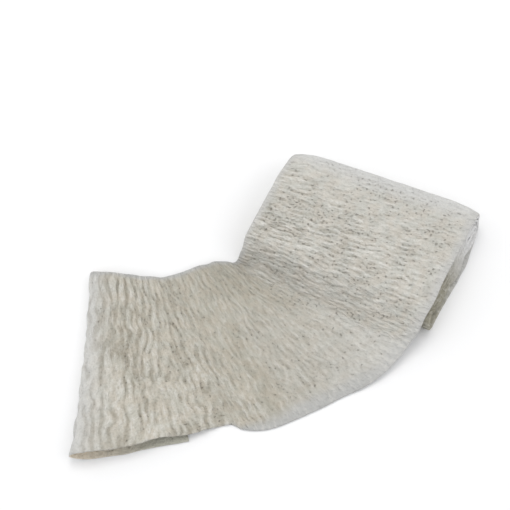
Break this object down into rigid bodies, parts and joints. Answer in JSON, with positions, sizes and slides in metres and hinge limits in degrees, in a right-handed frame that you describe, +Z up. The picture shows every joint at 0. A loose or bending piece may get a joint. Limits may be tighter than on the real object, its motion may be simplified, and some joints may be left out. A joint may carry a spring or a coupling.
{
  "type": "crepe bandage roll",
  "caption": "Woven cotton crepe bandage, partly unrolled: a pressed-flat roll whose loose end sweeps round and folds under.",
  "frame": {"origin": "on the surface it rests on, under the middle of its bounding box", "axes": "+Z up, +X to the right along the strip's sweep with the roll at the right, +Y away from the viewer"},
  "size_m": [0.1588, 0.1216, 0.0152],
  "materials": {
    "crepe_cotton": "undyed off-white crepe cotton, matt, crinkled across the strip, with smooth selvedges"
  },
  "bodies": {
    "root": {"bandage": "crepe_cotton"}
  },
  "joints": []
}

-*-

_What you are asked to do_:
Copy all the lines, exactly.

_Worked answer_:
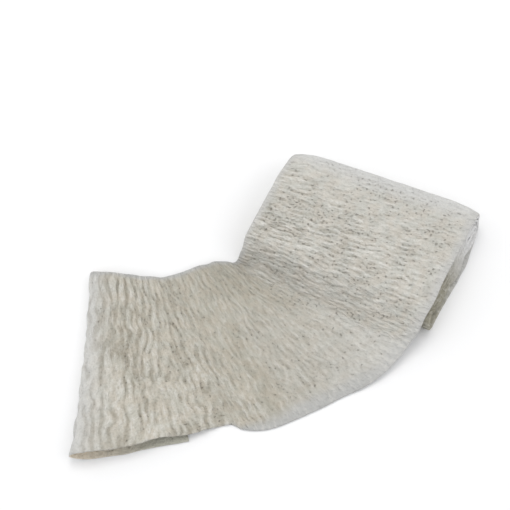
Break this object down into rigid bodies, parts and joints. Answer in JSON, with positions, sizes and slides in metres and hinge limits in degrees, in a right-handed frame that you describe, +Z up. The picture shows every joint at 0. A loose or bending piece may get a joint. Limits may be tighter than on the real object, its motion may be simplified, and some joints may be left out. A joint may carry a spring or a coupling.
{
  "type": "crepe bandage roll",
  "caption": "Woven cotton crepe bandage, partly unrolled: a pressed-flat roll whose loose end sweeps round and folds under.",
  "frame": {"origin": "on the surface it rests on, under the middle of its bounding box", "axes": "+Z up, +X to the right along the strip's sweep with the roll at the right, +Y away from the viewer"},
  "size_m": [0.1588, 0.1216, 0.0152],
  "materials": {
    "crepe_cotton": "undyed off-white crepe cotton, matt, crinkled across the strip, with smooth selvedges"
  },
  "bodies": {
    "root": {"bandage": "crepe_cotton"}
  },
  "joints": []
}